Bucha Mayor Anatolii Fedoruk, who is visiting Taiwan from Ukraine, yesterday thanked Taipei for its support of his city and pitched the idea of investing in a planned industrial park in his city.
Since Russia invaded Ukraine in February last year, Bucha has built relations all over the world, resulting in offers of help to rebuild the city, including from Taiwan, Fedoruk said an interview.
He thanked Taiwan for its donations of supplies soon after the invasion took place, saying they were critical for the survival of Bucha’s community.
Photo: CNA
“That is why I am grateful to the people of Taiwan for the help we received, which you gave us at the most important moment for our city. I express my greatest gratitude,” he said, speaking through an interpreter.
According to the Ministry of Foreign Affairs, the government helped Bucha renovate 11 shelters, one kindergarten and nine houses in April last year, benefiting more than 1,000 Ukrainian households.
It also donated US$600,000 to the city in August for the construction of an air-raid shelter and a school.
Bucha was the site of some of the worst atrocities during the early stages of Russia’s invasion, when it occupied the town while pushing to take Ukraine’s capital, Kyiv.
Photographic and video evidence of the massacre of Bucha civilians came to light on April 1 last year after Russian forces withdrew from the city.
According to local authorities, 458 bodies were recovered from the town, including nine who were under the age of 18. Among the victims, 419 people were killed with weapons and 39 appeared to have died of natural causes, possibly related to the occupation.
Russian authorities have denied responsibility, saying that Ukraine staged the footage or staged the killings as a false flag operation.
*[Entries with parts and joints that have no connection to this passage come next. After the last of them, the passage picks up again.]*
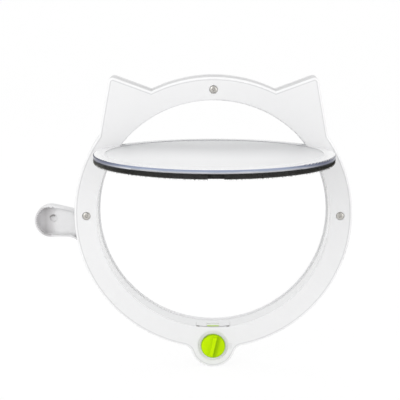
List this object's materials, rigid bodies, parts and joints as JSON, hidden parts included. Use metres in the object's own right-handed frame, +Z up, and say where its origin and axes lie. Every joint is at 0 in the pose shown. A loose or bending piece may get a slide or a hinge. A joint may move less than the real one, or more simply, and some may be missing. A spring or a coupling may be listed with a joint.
{
  "type": "cat flap",
  "caption": "Round cat flap for a door leaf: two cat-eared frames joined through the leaf, a clear round flap on a chord hinge and a turn knob that works two latches.",
  "frame": {"origin": "centre of the round opening, on the room side face", "axes": "+X to the right as seen from the room, +Y from the room side into the door, +Z up"},
  "size_m": [0.2763, 0.1967, 0.2569],
  "materials": {
    "white_plastic": "fine satin moulding",
    "grey_plastic": "satin",
    "bush_plastic": "satin, unpainted",
    "clear_panel": "polished, cloudy clear",
    "black_seal": "satin",
    "knob_plastic": "satin lime green",
    "green_plastic": "satin lime green",
    "zinc_steel": "zinc plated",
    "pin_steel": "ground",
    "brass": "knurled",
    "magnet": "nickel plated"
  },
  "bodies": {
    "frame": {"front_frame": "white_plastic", "rear_frame": "white_plastic", "latch_bezel": "grey_plastic", "lock_cover": "white_plastic", "cover_screw_left": "zinc_steel", "cover_screw_right": "zinc_steel", "hinge_bush_left": "bush_plastic", "hinge_bush_right": "bush_plastic", "screw_top": "zinc_steel", "screw_left": "zinc_steel", "screw_right": "zinc_steel", "insert_top": "brass", "insert_left": "brass", "insert_right": "brass", "frame_magnet_left": "magnet", "frame_magnet_right": "magnet"},
    "flap": {"flap_panel": "clear_panel", "flap_seal_lower": "black_seal", "flap_seal_upper": "black_seal", "hinge_pin_left": "pin_steel", "hinge_pin_right": "pin_steel", "flap_magnet_left": "magnet", "flap_magnet_right": "magnet"},
    "knob": {"lock_knob": "knob_plastic", "lock_pinion": "bush_plastic", "knob_screw": "zinc_steel"},
    "latch_front": {"latch_front": "green_plastic"},
    "latch_rear": {"latch_rear": "green_plastic"}
  },
  "joints": [
    {"name": "flap_swing", "type": "hinge", "parent": "frame", "child": "flap", "pos_m": [0, 0.0105, 0.0575], "axis": [1, 0, 0], "range_deg": [-3, 165]},
    {"name": "knob_turn", "type": "hinge", "parent": "frame", "child": "knob", "pos_m": [0, 0, -0.1171], "axis": [0, -1, 0], "range_deg": [-90, 90]},
    {"name": "latch_front_slide", "type": "slide", "parent": "frame", "child": "latch_front", "axis": [0, 0, 1], "range_m": [-0.00503, 0.00503]},
    {"name": "latch_rear_slide", "type": "slide", "parent": "frame", "child": "latch_rear", "axis": [0, 0, 1], "range_m": [-0.00503, 0.00503]}
  ],
  "couplings": [
    {"joint": "latch_front_slide", "follows": "knob_turn", "m_per_rad": 0.0032},
    {"joint": "latch_rear_slide", "follows": "knob_turn", "m_per_rad": -0.0032}
  ]
}
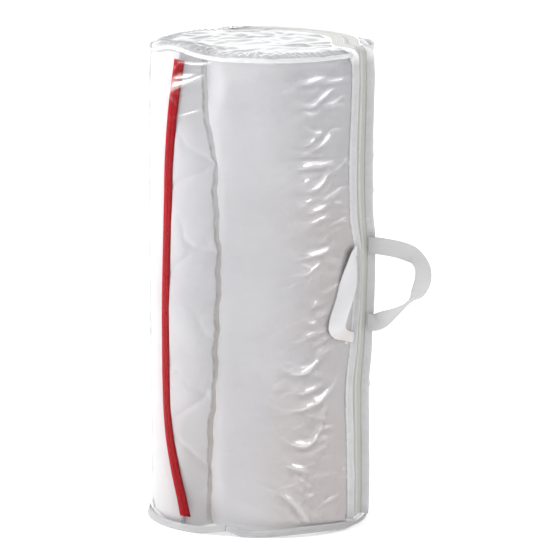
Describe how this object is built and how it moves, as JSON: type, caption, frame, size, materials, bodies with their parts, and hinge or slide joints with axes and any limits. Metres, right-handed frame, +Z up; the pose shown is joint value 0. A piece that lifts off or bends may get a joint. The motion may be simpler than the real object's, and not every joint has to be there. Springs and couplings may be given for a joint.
{
  "type": "rolled travel mattress",
  "caption": "Thin quilted mattress with a zipped cover, rolled up and standing on end in its clear zipped carry bag with two webbing handles.",
  "frame": {"origin": "middle of the bag's foot, on the floor", "axes": "+Z up along the roll; -Y is the front, where the mattress's loose end and red zip show; +X is the right, where the bag's zip and handles are"},
  "size_m": [0.4135, 0.3294, 0.7104],
  "materials": {
    "cover_cloth": "soft white quilted cotton",
    "red_tape": "woven zip tape",
    "red_coil": "moulded coil",
    "zip_metal": "plated",
    "clear_film": "clear glossy soft film",
    "white_tape": "woven zip tape",
    "white_coil": "moulded coil",
    "white_binding": "woven binding tape",
    "white_webbing": "woven webbing"
  },
  "bodies": {
    "root": {"mattress_roll": "cover_cloth", "cover_zip_tape": "red_tape", "cover_zip_coil": "red_coil", "cover_zip_slider": "zip_metal", "cover_zip_puller": "zip_metal", "bag_zip_slider": "zip_metal", "bag_zip_puller": "zip_metal", "bag_wrap": "clear_film", "bag_top": "clear_film", "bag_base": "clear_film", "bag_zip_tape": "white_tape", "bag_zip_coil": "white_coil", "binding_front_seam": "white_binding", "binding_rear_seam": "white_binding", "binding_rim_front": "white_binding", "binding_rim_rear": "white_binding", "binding_base": "white_binding", "handle_front": "white_webbing", "handle_rear": "white_webbing"}
  },
  "joints": []
}
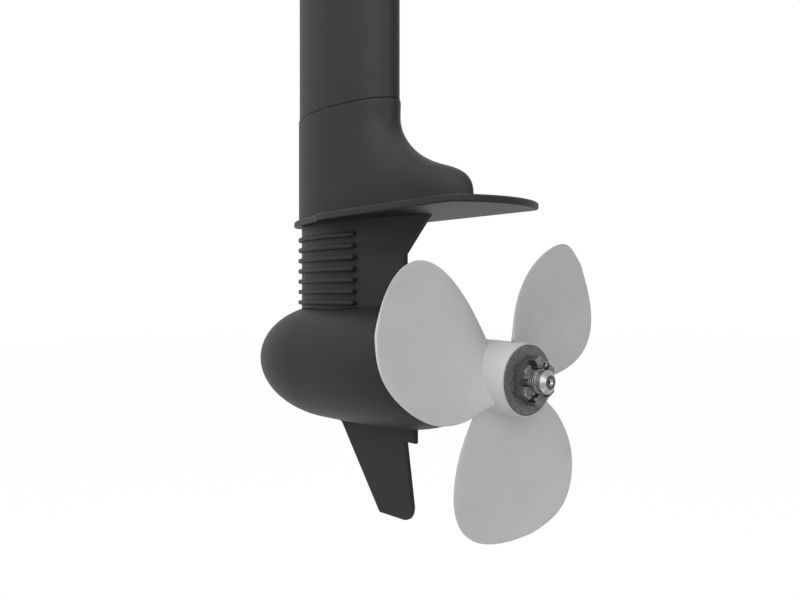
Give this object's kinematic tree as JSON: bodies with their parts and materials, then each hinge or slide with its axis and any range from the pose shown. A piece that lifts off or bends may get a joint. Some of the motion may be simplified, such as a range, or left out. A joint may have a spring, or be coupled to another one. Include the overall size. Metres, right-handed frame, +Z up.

Regarding reconstruction of the city, Fedoruk said that Russia had damaged more than 4,000 “objects” to varying degrees during its invasion, of which about 60 percent have been repaired.
He did not specify what he meant by “objects” or if they included buildings.
Fedoruk arrived in Taiwan on Saturday for a four-day visit that concluded late yesterday. He visited South Korea before flying to Taipei.
The aim of Fedoruk’s delegation was to attract investment for the construction of an industrial park in the city, which is about 30km northwest of Kyiv.
During their four days in Taiwan, the delegation visited the Hsinchu Science Park (新竹科學園區), the Taiwan Semiconductor Research Institute, the Taiwan External Trade Development Council and the Taipei Computer Association.
Now is the perfect time to invest in Bucha and Ukraine as a whole, Fedoruk said.
“It seems strange, but right now it’s time to invest in such projects,” he said.
Ukrainians must be economically active to not only provide supplies to the country’s military, which are needed for victory, but also take care of its citizens, he said.
Bucha is proposing a Bucha Techno Garden, an industrial zone of more than 32,000 hectares that would house producers of information and communications electronics, computers, microcircuits, high-tech machinery and even defense products, Fedoruk said.
The planned zone would also have an airport — the Antonov Airport — that would be turned into a transportation and cargo bub, he said.
Fedoruk’s visit was the first by a local government leader from Ukraine to Taiwan since the outbreak of the war, the foreign ministry said.